Programmatic PDF Editing
For batch operations or automated workflows, command-line tools offer capabilities that GUI editors don't:
- pdftk — merge, split, rotate, encrypt/decrypt, fill forms, flatten. The Swiss Army knife of PDF manipulation. Doesn't modify content, but handles structural operations well.
- qpdf — linearize, decrypt, optimize. Lower level than pdftk, useful for fixing structural problems and removing encryption.
- Ghostscript — convert, compress, rasterize. Excellent for reducing file size by recompressing images and optimizing streams.
- poppler-utils —
pdftotext,pdftoppm,pdfinfo. Read-only tools for extracting text and images. - Python libraries — PyPDF2/pypdf for structural manipulation, reportlab for PDF generation, pdfplumber for table extraction.
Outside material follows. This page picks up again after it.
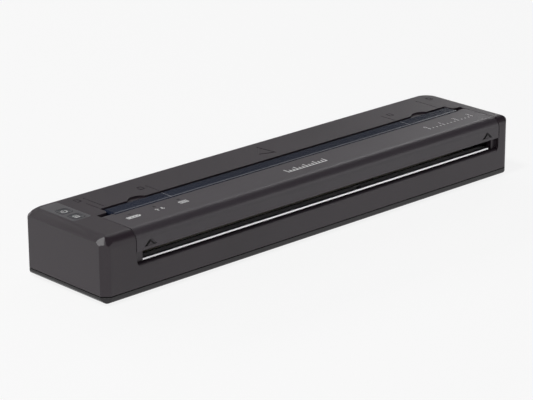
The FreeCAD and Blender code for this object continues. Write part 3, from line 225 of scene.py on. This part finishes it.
# %% Metals
def metal(name, hex_value, dark, light, roughness, mark_mm, stretch, depth_mm=0.004):
    material, tree, shader = start_material(name, hex_value, roughness, metallic=1.0)
    marks = grain(tree, mark_mm, stretch=stretch, detail=4.0)
    vary(tree, shader, marks.outputs["Fac"], dark, light)
    rough_between(tree, shader, marks.outputs["Fac"], roughness - 0.05, roughness + 0.08)
    relief(tree, shader, marks.outputs["Fac"], depth_mm, edge_mm=0.12)
    return material


steel_ground = metal("steel_ground_bright", "#E2E2E4", "#D8D8DA", "#ECECEE", 0.4, 0.5, (0.02, 1, 1))
steel_zinc = metal("steel_sheet_zinc_plated", "#8E9092", "#828486", "#9A9C9E", 0.38, 2.6, (1, 1, 1))
steel_turned = metal("steel_turned_pin", "#B8B8BA", "#ACACAE", "#C6C6C8", 0.22, 0.4, (1, 0.2, 0.2))
steel_black = metal("steel_black_oxide_screw", "#2C2C2E", "#262628", "#363638", 0.42, 0.5, (1, 1, 1))
steel_wire = metal("steel_music_wire", "#A4A4A6", "#969698", "#B4B4B6", 0.28, 0.3, (1, 1, 0.3))
motor_plate = metal("steel_drawn_motor_can", "#A6A7A9", "#9A9B9D", "#B2B3B5", 0.34, 0.8, (0.1, 1, 1))
tin_plate = metal("steel_tinned_shield", "#BBBCBE", "#B0B1B3", "#C8C9CB", 0.32, 1.8, (1, 1, 1))
nickel_shell = metal("steel_nickel_plated_shell", "#B2B2B0", "#A6A6A4", "#BEBEBC", 0.24, 0.6, (1, 0.3, 1))
brass_stamped = metal("brass_stamped", "#C8A352", "#BC9748", "#D4B062", 0.3, 0.5, (1, 1, 0.3))
aluminium_extruded = metal("aluminium_extruded", "#ACAEB1", "#A2A4A7", "#B8BABD", 0.36, 0.6, (0.02, 1, 1))
print("metals made")

# %% [markdown]
# The paper path has its own materials. The platen is silicone rubber ground round, the gears are natural
# acetal, the bushes are filled nylon and the print head is glazed alumina with a thin brown heater line.
# The boards are green FR4: below the solder mask the copper tracks stand up a little and look lighter.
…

Use when you need to programmatically modify PDFs in a larger workflow.
For content-level editing (changing text, replacing images), most programmatic tools are limited. PDF's internal structure makes arbitrary text replacement surprisingly complex — you need to handle fonts, encodings, positioning, and content streams. Libraries like iText (Java) and PDFium handle it, but it's never as simple as "find and replace."
PDF editing is not a single capability — it's a spectrum from trivial (filling a form field) to impractical (restructuring a 100-page report in-place). The format's resistance to editing is a feature, not a bug: PDFs are supposed to be stable, final documents that look the same everywhere. Editing them means working against that design.
The most important decision is choosing the right approach for your specific edit. Small changes? Use a direct PDF editor. Substantial restructuring? Convert to DOCX, edit properly, convert back. Form filling? Use any PDF reader. Batch operations? Use command-line tools. Matching the tool to the task saves hours of frustration.